2. (a) One-fifth of the shares to be sold by each selling stockholder pursuant to this offer will be purchased by the Corporation on February
15, 1949, and payment therefor made promptly thereafter, (b) As to the remaining shares to be sold by each selling stockholder, the
Corporation will have an option to purchase an additional one-fifth (of the original number of shares) exercisable by notice in writing
mailed at any time on or before January 31, 1950, and an additional one-fifth on or before the 31st day of January of each of the next three
calendar years, the option as to the final one-fifth to expire on January 31, 1953. Each such option shall be exercised by written notice
mailed on or before said dates. When any option is exercised, payment for the shares purchased shall be made promptly thereafter against
proper delivery of the shares, (c) If the Corporation should not exercise its option to purchase any of said shares on or before the option
date covering said shares, the option as to the remaining unpurchased shares shall be extinguished.
3. So long as the option is outstanding, each of the stockholders accepting said offer shall waive all dividends on said stock. If at any time
the option shall be extinguished because of failure of the Corporation to exercise the same, said waiver of dividend shall likewise be
extinguished retroactively to the date the waiver commenced with respect to the shares thus released from the option, so that all dividends
which would have been paid on said shares but for the waiver shall be promptly paid after the extinguishment of the option.
4. So long as the option is outstanding, the stock certificates for the shares covered thereby shall be stamped with an appropriate legend
evidencing the existence of the option and the waiver of dividends thereon. If at any time this option shall be terminated, new certificates
with the legend removed will be issued."
8. common stock — Common stock shares have been reserved for the conversion of convertible preference shares at the option of the holders thereof
at the rate of two shares of common stock for each share of convertible preference stock.

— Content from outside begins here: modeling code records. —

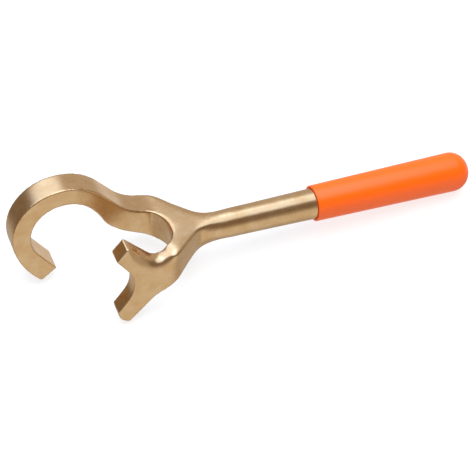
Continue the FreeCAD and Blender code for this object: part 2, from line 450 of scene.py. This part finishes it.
def bowed_surface(mesh):
    """The mesh's triangles, cut up and bowed to the curved surface their corner normals tell of."""
    count = len(mesh.vertices)
    co = np.empty(count * 3)
    mesh.vertices.foreach_get("co", co)
    co = co.reshape(-1, 3)
    corner_vertex = np.empty(len(mesh.loops), int)
    mesh.loops.foreach_get("vertex_index", corner_vertex)
    normal = np.empty(len(mesh.loops) * 3)
    mesh.corner_normals.foreach_get("vector", normal)
    normal = normal.reshape(-1, 3, 3)
    _, weld = np.unique(np.round(co, WELD_DECIMALS), axis=0, return_inverse=True)
    weld = weld.ravel()[corner_vertex].reshape(-1, 3)
    corners = co[corner_vertex].reshape(-1, 3, 3)
    stops = range(FACET_CUTS + 1)
    shares = [(i, j, FACET_CUTS - i - j) for i in stops for j in stops[: len(stops) - i]]
    slot = {share: k for k, share in enumerate(shares)}
    weight = np.array(shares) / FACET_CUTS
    flat = np.einsum("sk,tkx->tsx", weight, corners)
    gap = np.einsum("tskx,tkx->tsk", flat[:, :, None] - corners[:, None], normal)
    bow = -BOW_SHARE * np.einsum("sk,tsk,tkx->tsx", weight, gap, normal)
    size = np.linalg.norm(bow, axis=2, keepdims=True)
    bow *= np.minimum(1, MOST_BOW / np.maximum(size, 1e-9))
    points = []
    moves = []
    numbers = {}
    index = np.empty((len(corners), len(shares)), int)
    for t in range(len(corners)):
        for s, share in enumerate(shares):
            key = tuple(sorted((weld[t, k], share[k]) for k in range(3) if share[k]))
            if len(key) == 3:
                key = (t, s)
            at = numbers.get(key)
            if at is None:
                at = numbers[key] = len(points)
                points.append(flat[t, s])
                moves.append([bow[t, s]])
            elif len(key) == 2:
                moves[at].append(bow[t, s])
            index[t, s] = at
    points = np.array(points)
    for at, move in enumerate(moves):
        # On a sharp edge each side bows its own way, and the edge follows both.
        same = len(move) < 2 or np.linalg.norm(move[0] - move[1]) < SAME_MOVE
        points[at] += move[0] if same else move[0] + move[1]
    faces = []
    for i, j, k in shares:
        if k > 0:
            upright = [slot[i, j, k], slot[i + 1, j, k - 1], slot[i, j + 1, k - 1]]
            faces.append(index[:, upright])
        if k > 1:
            turned = [slot[i + 1, j, k - 1], slot[i + 1, j + 1, k - 2], slot[i, j + 1, k - 1]]
            faces.append(index[:, turned])
    return points, np.concatenate(faces)


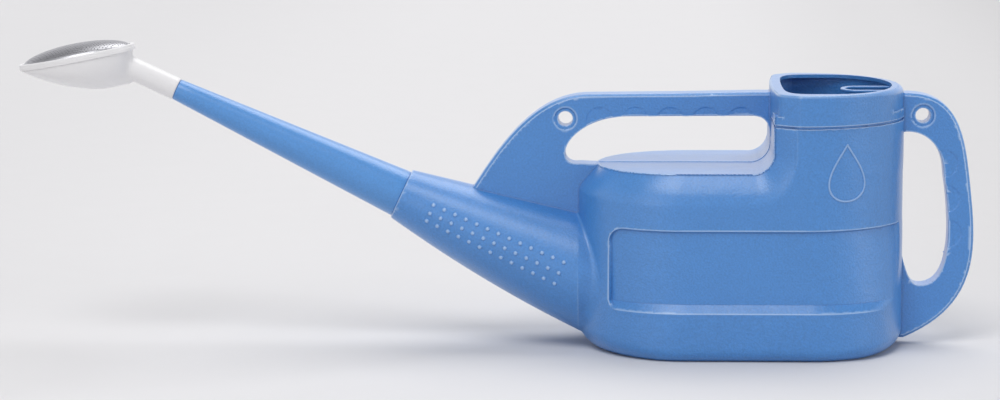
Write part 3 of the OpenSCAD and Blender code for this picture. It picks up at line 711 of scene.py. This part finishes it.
def rose_distance(x, y, z):
    u, w = to_rose(x, z)
    along, off = past_lip(x, z) - SPOUT, np.hypot((x - LIP[0]) * AXIS_UP[0] + (z - LIP[1]) * AXIS_UP[1], y)
    pipe = soft_max(round_edge(off - 8.4, -along, 0.8), along - 41.4, 0.5)
    outer = soft_min(bowl_distance(u, y, w), pipe, 3.0)
    outer = np.maximum(outer, w + RING)
    room = bowl_distance(u, y, np.minimum(w, -RING - 1.0)) + 1.8
    bore = np.maximum(off - 6.5, np.maximum(3.0 - along, along - 46))
    return np.maximum(outer, -np.minimum(room, bore))

low_corner, high_corner = np.array(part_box("rose_body")) / MM
print("bowl box:", low_corner.round(1), high_corner.round(1))

# %% Rose body
def lofted(name, rings, place=on_rose):
    """Rings of the same count joined in order, the last one to the first."""
    n = len(rings[0])
    verts = np.vstack(rings)
    pairs = [(i, i + 1) for i in range(len(rings) - 1)] + [(len(rings) - 1, 0)]
    faces = [[a * n + k, a * n + (k + 1) % n, b * n + (k + 1) % n, b * n + k] for a, b in pairs for k in range(n)]
    made = make_object(name, place(verts), faces)
    made.data.set_sharp_from_angle(angle=SHARP)
    return made

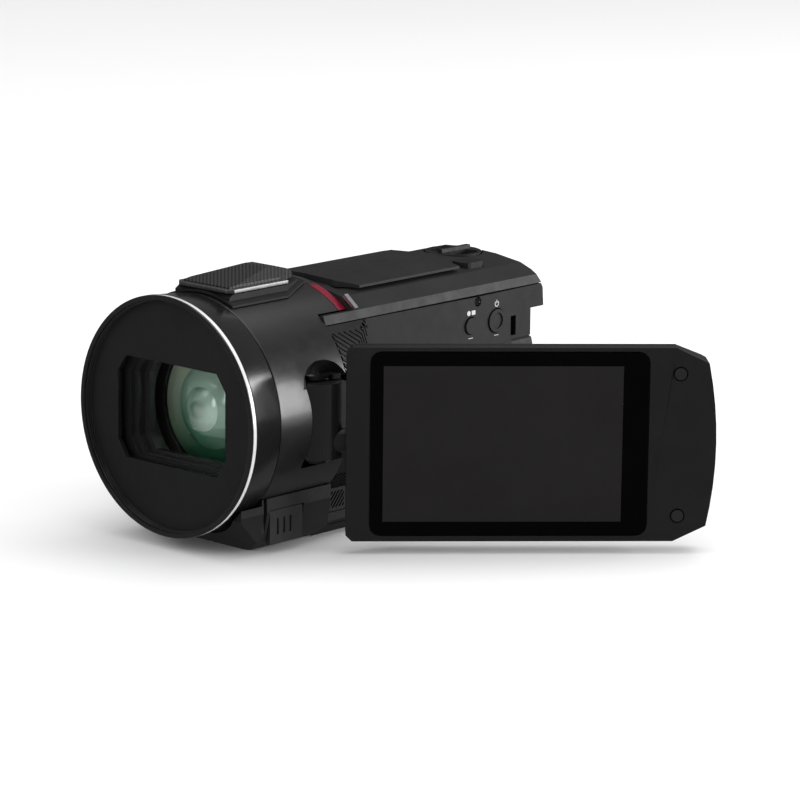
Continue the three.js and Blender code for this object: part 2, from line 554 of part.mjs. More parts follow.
function addMicrophone() {
  const barrel = cylinderY(BARREL_R + 0.25, 0, 60, 0, 0, 96);
  const shoulder = prismX([[12, 26], [46, 26], [46, 30.9], [43, 32.2], [15.4, 32.2], [14, 31.4]], -20, 20);
  const flange = prismZ(FLANGE_PLAN, 26, 34).intersect(cylinderY(BARREL_R + 0.75, 0, 60, 0, 0, 96));
  const base = cut(join(prismZ(MIC_PLAN, 28, 33).intersect(shoulder), flange), barrel, prismZ(micPlan(1.6), 32, 40));
  const parts = base.decompose();
  parts.sort((a, b) => b.volume() - a.volume());
  add('mic_base', parts[0], 'case');
  const sideTrim = (sign) => {
    const plan = [[0.2, 14], [10.4, 14], [10.4, 36], [9, 36], [9, 15.4], [0.2, 15.4]].map(([x, y]) => [x * sign, y]);
    return prismZ(plan, 32.4, 33.5);
  };
  add('mic_trim_left', sideTrim(1), 'satin');
  add('mic_trim_right', sideTrim(-1), 'satin');
  const crownTop = [[45, 33], [41, 35.2], [37.5, 36.2], [34, 36.4], [15.5, 33.8]];
  const crown = prismX([[15.5, 32.5], [45.4, 32.5], ...crownTop], -12, 12);
  const roof = prismY([[-8.7, 32], [8.7, 32], [8.7, 34.2], [4, 36.5], [-4, 36.5], [-8.7, 34.2]], 0, 60);
  const cap = prismZ(micPlan(1.5), 30, 40).intersect(crown).intersect(roof);
  add('mic_grille', cut(cap, box(-4.6, 4.6, 20, 36, 30, 33.7)), 'steel');
}

// ---- Hand strap on the grip side ----
function strapBand(halfLength, midX, endX, thickness) {
  const sides = [[], []];
  for (let i = 0; i <= 14; i += 1) {
    const t = -1 + i / 7;
    const x = endX + (midX - endX) * (1 - t * t) ** 0.8;
    const y = 75.7 + t * halfLength;
    sides[0].push([x - thickness / 2, y]);
    sides[1].push([x + thickness / 2, y]);
  }
  return [...sides[0].reverse(), ...sides[1]];
}

function addStrap() {
  const anchors = { strap_anchor_front: 45.7, strap_anchor_rear: 105.7 };
  for (const [name, y] of Object.entries(anchors)) {
    add(name, box(-33.6, -26, y - 1.3, y + 1.3, -11.6, 7.6), 'steel');
  }
  add('hand_strap', prismZ(strapBand(28.2, -41.5, -32.6, 1.8), -14, 10), 'strap');
  add('strap_pad', prismZ(strapBand(21, -38.3, -34.6, 2.8), -17, 13), 'strap');
}

addFrontRings();
addFrontPlate();
addLensCover();
addLens();
addBarrel();
addHingeBracket();
addHingeBlock();
addScreenPanel();
addLeftCase();
addRightCase();
addFrontFoot();
addBase();
addTop();
addTopControls();
addSilverTips();
addRear();
addSideControls();
addMicrophone();
addStrap();

export default camcorder;
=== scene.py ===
import math

import bmesh
import bpy
from mathutils import Matrix, Vector


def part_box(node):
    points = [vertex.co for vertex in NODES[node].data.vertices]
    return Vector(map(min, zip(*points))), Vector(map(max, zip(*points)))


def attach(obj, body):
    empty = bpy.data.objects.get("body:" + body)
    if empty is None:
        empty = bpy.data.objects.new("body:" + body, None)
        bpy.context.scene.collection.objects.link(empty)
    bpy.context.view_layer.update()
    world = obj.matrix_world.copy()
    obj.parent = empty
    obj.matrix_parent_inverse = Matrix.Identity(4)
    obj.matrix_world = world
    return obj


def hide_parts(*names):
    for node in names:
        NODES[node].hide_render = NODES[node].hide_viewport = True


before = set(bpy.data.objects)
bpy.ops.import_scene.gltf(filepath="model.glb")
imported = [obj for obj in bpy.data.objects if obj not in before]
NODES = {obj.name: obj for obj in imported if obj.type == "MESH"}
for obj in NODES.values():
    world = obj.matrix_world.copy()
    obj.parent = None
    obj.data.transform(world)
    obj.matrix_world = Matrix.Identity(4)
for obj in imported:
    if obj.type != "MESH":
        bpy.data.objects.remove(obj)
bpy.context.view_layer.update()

MM = 0.001

# The lens axis and the ring's front plane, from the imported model. Drawings below are in millimetres from there.
RING_LOW, RING_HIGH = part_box("filter_ring")
AXIS_Z = (RING_LOW.z + RING_HIGH.z) / 2
FRONT_Y = RING_LOW.y


PIN_LOW, PIN_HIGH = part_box("hinge_pin")
PIN_X = (PIN_LOW.x + PIN_HIGH.x) / 2 / MM
PIN_Y = ((PIN_LOW.y + PIN_HIGH.y) / 2 - FRONT_Y) / MM


def place(x, y, z):
    """A point given in millimetres from the ring's centre, in the row frame's metres."""
    return Vector((x * MM, FRONT_Y + y * MM, AXIS_Z + z * MM))


# ---------------------------------------------------------------- materials
def new_material(name):
    material = bpy.data.materials.new(name)
    material.use_nodes = True
    tree = material.node_tree
    tree.nodes.clear()
    out = tree.nodes.new("ShaderNodeOutputMaterial")
    shader = tree.nodes.new("ShaderNodeBsdfPrincipled")
    tree.links.new(shader.outputs["BSDF"], out.inputs["Surface"])
    return material, tree, shader


def noise(tree, scale, detail=4.0, rough=0.6):
    where = tree.nodes.new("ShaderNodeTexCoord")
    texture = tree.nodes.new("ShaderNodeTexNoise")
    texture.inputs["Scale"].default_value = scale
    texture.inputs["Detail"].default_value = detail
    texture.inputs["Roughness"].default_value = rough
    tree.links.new(where.outputs["Object"], texture.inputs["Vector"])
    return texture


def ramp(tree, source, low, high, start=0.3, end=0.7):
    node = tree.nodes.new("ShaderNodeValToRGB")
    node.color_ramp.elements[0].position = start
    node.color_ramp.elements[1].position = end
    node.color_ramp.elements[0].color = (*low, 1)
    node.color_ramp.elements[1].color = (*high, 1)
    tree.links.new(source, node.inputs["Fac"])
    return node


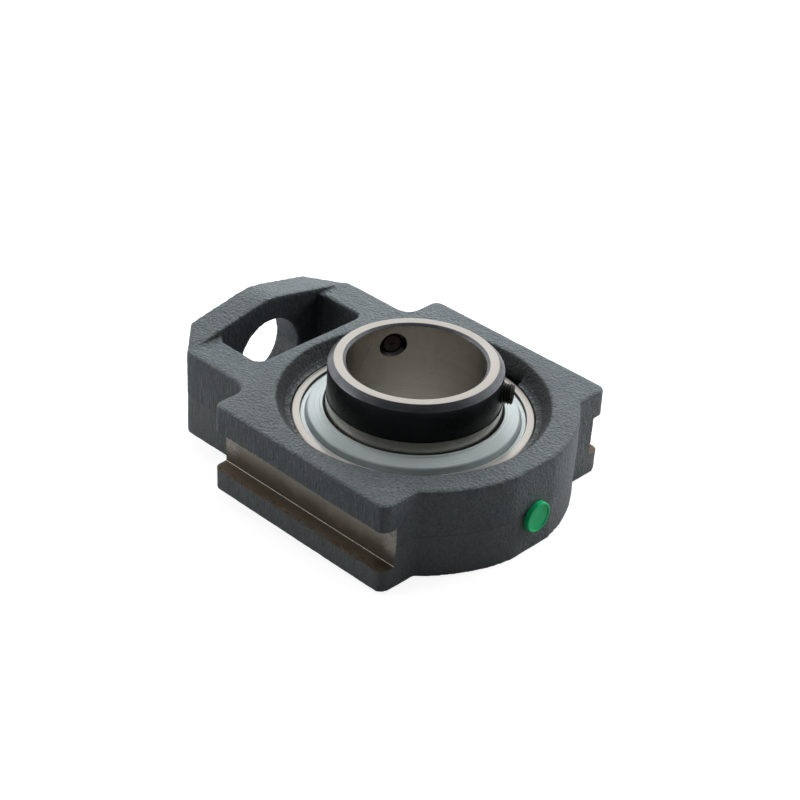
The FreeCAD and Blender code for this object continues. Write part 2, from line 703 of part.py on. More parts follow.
def grease_plug():
    """The push-in plug that closes the grease hole until a nipple goes in."""
    body = new_body("grease_plug")
    face = nose_flat
    front = face + S.plug_head_height
    stem = S.grease_hole_radius - S.plug_gap
    inner = S.plug_head_radius - S.plug_rim
    section = [(face - S.plug_stem_length, S.plug_core_radius), (face - S.plug_stem_length, stem)]
    section += [(face, stem), (face, S.plug_head_radius), (front - S.plug_edge, S.plug_head_radius)]
    section += [(front, S.plug_head_radius - S.plug_edge), (front, inner), (front - S.plug_dish, inner)]
    section += [(front - S.plug_dish, ZERO), (face, ZERO), (face, S.plug_core_radius)]
    turned(body, "Revolution", "plug", outline(new_sketch(body, "section", "XY_Plane"), section), "H_Axis")
    bind(body, "Placement.Base.y", S.grease_side)
    bind(body, "Placement.Base.z", S.grease_height)
    return body


def lower(item):
    flip_over(item)
    return item


parts = [housing(), outer_ring(), inner_ring()] + balls()
parts += [cage_half("cage_upper"), lower(cage_half("cage_lower")), cage_rivets()]
parts += [seal_shield("seal_shield_upper"), seal_lip("seal_lip_upper")]
parts += [lower(seal_shield("seal_shield_lower")), lower(seal_lip("seal_lip_lower"))]
parts += [set_screw("set_screw_1", S.shaft_radius + S.screw_back_1, S.screw_angle + S.screw_spacing)]
parts += [set_screw("set_screw_2", S.shaft_radius + S.screw_back_2, S.screw_angle), grease_plug()]
doc.recompute()

for item in doc.Objects:
    if "Invalid" in item.State or "Error" in item.State:
        raise RuntimeError("%s did not compute: %s" % (item.Label, item.State))
for item in parts:
    if item.Shape.isNull() or not item.Shape.isValid():
        raise RuntimeError("%s has no sound shape" % item.Label)

os.makedirs("parts", exist_ok=True)
for item in parts:
    item.Shape.exportStep("parts/%s.step" % item.Label)
    print(item.Label, len(item.Shape.Solids), round(item.Shape.Volume, 3))
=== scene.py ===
import itertools
import math

import bmesh
import bpy
import numpy as np
from mathutils import Euler, Matrix, Vector


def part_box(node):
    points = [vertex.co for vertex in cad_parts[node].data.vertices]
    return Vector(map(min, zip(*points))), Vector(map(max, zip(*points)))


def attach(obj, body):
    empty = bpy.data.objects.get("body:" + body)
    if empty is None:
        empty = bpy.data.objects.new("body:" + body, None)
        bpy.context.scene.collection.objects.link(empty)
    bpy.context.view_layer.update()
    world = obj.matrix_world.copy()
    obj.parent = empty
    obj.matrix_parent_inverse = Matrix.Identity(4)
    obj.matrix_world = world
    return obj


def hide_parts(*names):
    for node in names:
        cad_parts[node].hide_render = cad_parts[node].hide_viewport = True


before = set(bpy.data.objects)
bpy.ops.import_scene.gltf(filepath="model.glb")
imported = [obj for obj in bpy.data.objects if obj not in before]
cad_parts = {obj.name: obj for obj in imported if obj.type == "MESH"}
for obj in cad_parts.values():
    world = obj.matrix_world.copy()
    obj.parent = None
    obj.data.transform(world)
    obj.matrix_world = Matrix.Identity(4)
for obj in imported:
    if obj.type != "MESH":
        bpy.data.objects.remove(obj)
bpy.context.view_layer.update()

MM = 0.001


# The casting. One piece of grey iron, sand cast with soft wavy edges and sprayed with dark primer,
# then milled along both guide ways and bored to a sphere for the bearing. Its sizes are millimetres
# from the bearing's centre, with X to the nose, Y across the ways and Z up the shaft.

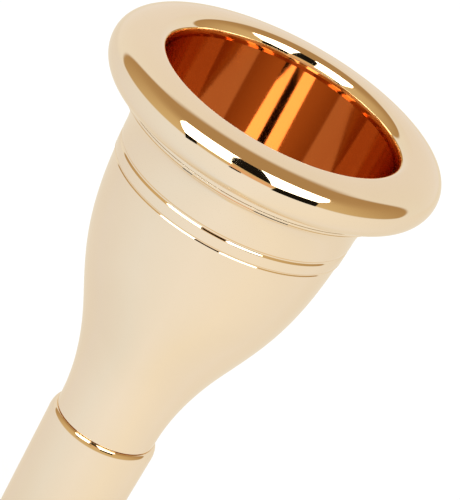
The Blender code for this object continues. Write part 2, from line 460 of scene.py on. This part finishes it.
def turned(name, outline, finish, threads=()):
    """Turns a closed outline round the axis. A thread lifts the points that carry its strength."""
    outline = without_repeats(outline)
    radius, height, strength = (np.array(column)[:, None] for column in zip(*outline))
    angle = np.linspace(0.0, math.tau, SIDES, endpoint=False)[None, :]
    lift = np.zeros((len(outline), SIDES))
    for thread, low, high in threads:
        inside = (height > low) & (height < high)
        lift += np.where(inside, strength, 0.0) * thread.depth * thread.ridge(height, angle)
    around = radius + lift
    points = np.stack(
        [around * np.cos(angle), around * np.sin(angle), height + 0.0 * angle], axis=-1
    )
    rows, sides = around.shape
    index = np.arange(rows * sides).reshape(rows, sides)
    below = np.roll(index, -1, axis=0)
    faces = np.stack([index, below, np.roll(below, -1, axis=1), np.roll(index, -1, axis=1)], axis=-1)
    mesh = bpy.data.meshes.new(name)
    mesh.from_pydata((points.reshape(-1, 3) * METRES).tolist(), [], faces.reshape(-1, 4).tolist())
    mesh.shade_smooth()
    mesh.set_sharp_from_angle(angle=math.radians(40.0))
    mesh.materials.append(finish)
    made = bpy.data.objects.new(name, mesh)
    bpy.context.scene.collection.objects.link(made)
    return made


# Materials.


def shader_of(name):
    """A new material, with its node tree and its Principled shader."""
    made = bpy.data.materials.new(name)
    made.use_nodes = True
    return made, made.node_tree, made.node_tree.nodes["Principled BSDF"]


def node(tree, kind, **settings):
    """A new shader node. Each setting is a property of the node, or else the value of an input."""
    made = tree.nodes.new(kind)
    for key, value in settings.items():
        if hasattr(made, key):
            setattr(made, key, value)
        else:
            made.inputs[key.replace("_", " ").title()].default_value = value
    return made


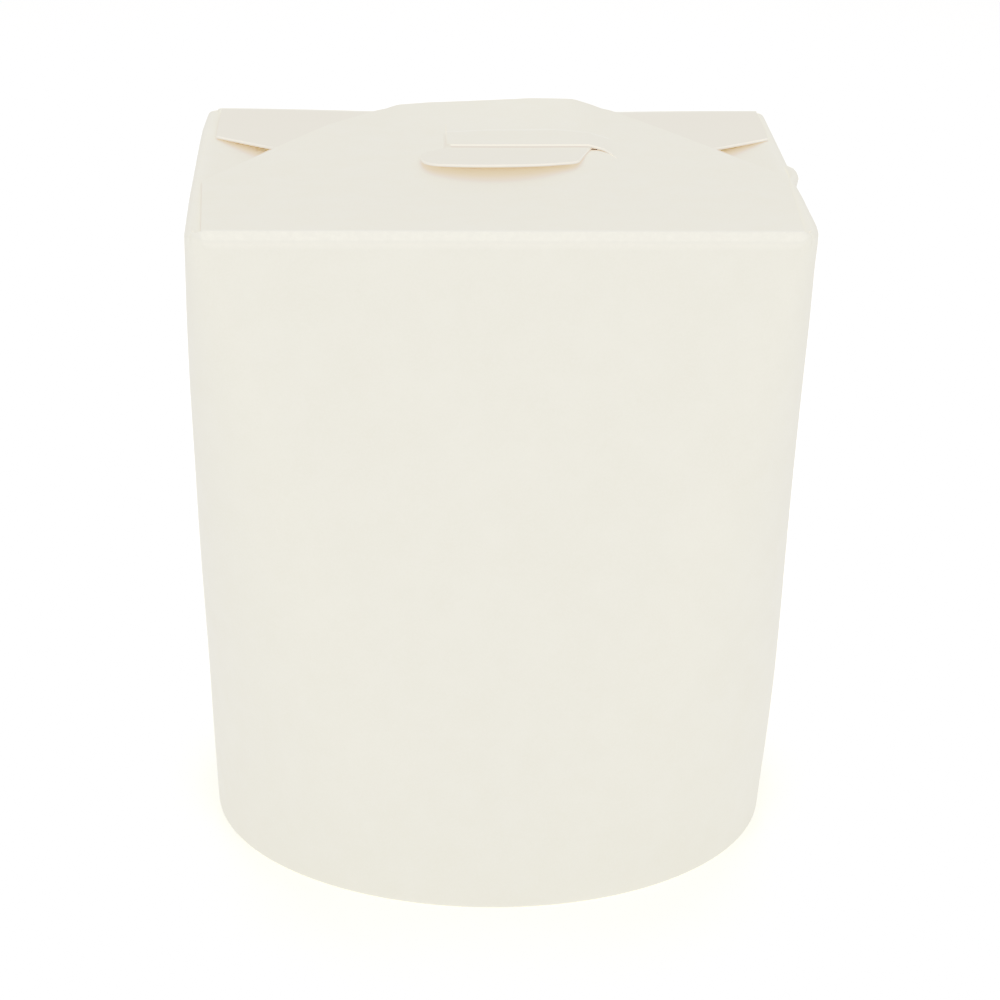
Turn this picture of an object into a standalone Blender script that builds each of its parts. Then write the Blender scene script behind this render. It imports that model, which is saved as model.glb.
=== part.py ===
"""A shut noodle takeaway box of coated paperboard.

A round foot runs up into a rectangular top. Four flaps close it: two side flaps lie lowest, the back flap
lies over them, and the front flap lies on top, locked by the back flap's tongue, which comes up through a
curved slot.

Units are metres, +Z is up, and the box stands on Z = 0 with the centre of its foot at the origin. The front,
where the uppermost flap is hinged, faces -Y.
"""

from math import cos, pi, radians, sin

import bmesh
import bpy
from mathutils import Vector

# Driving dimensions
TOP_WIDTH = 0.105
TOP_DEPTH = 0.0882
FOOT_DIAMETER = 0.1014
HEIGHT = 0.1204
BOARD = 0.00045

# Body
CORNER_RADIUS = 0.002
PANEL_BULGE = 0.0005
HEM_INSET = 0.0002
HEM_SHARE = 0.2
ARC_STEPS = 14
BODY_LEVELS = 10

# Foot: the standing ring is three boards thick, and the base disc sits inside it
FOOT_WALL = 3 * BOARD
FOOT_DEPTH = 0.007
FOOT_EDGE = 0.0002
CLEARANCE = 0.0003
DISC_RIM = 0.0012
DISC_STEPS = 72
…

9. general — Contractual obligation and commitments approximating $355,000.00 were in existence at December 31, 1948 and comprised construction work at the Town House, conversion of DC current to AC current at the Stevens and a changeover from generating steam and electricity at the
Plaza to the purchase thereof from public utilities.
A suit has been instituted by various minority stockholders of Mayflower Hotel Corporation naming amongst others as defendants the Hilton
Hotels Corporation involving together with other things challenge of management fees and charges of the latter to Mayflower Hotel Corporation since
acquisition of the controlling stock in December 1946. Such suit is pending in the United States Court of Appeals in the District of Columbia.
1. consolidated income — Consolidated income includes the wholly-owned subsidiaries State-Monroe Equipment Corporation and Hilton Hotels
International, Inc., but not the partly-owned Mayflower Hotel Corporation or hotels of the Bermuda Development Company, Ltd. (Reference is made
to Balance Sheet Note 1.)
Other income includes management fees and charges earned by Hilton Hotels Corporation as per contracts with the non-consolidated partly-
owned subsidiary and other Hilton operated hotels.
The Corporation's share for the year ended December 31, 1948, of net profits, less dividends received, of unconsolidated subsidiaries, which
have not been reflected herein, amounted to $202,872.58, and for the year ended December 31, 1947, such share amounted to $249,056.02.
2. general — Operations shown for the year ended December 31, 1947 have been restated from previously issued reports for comparative purposes only.
Reference is made to Balance Sheet Note 3 relative to loss on sale of Palm Beach Biltmore Hotel subsequent to December 31, 1948.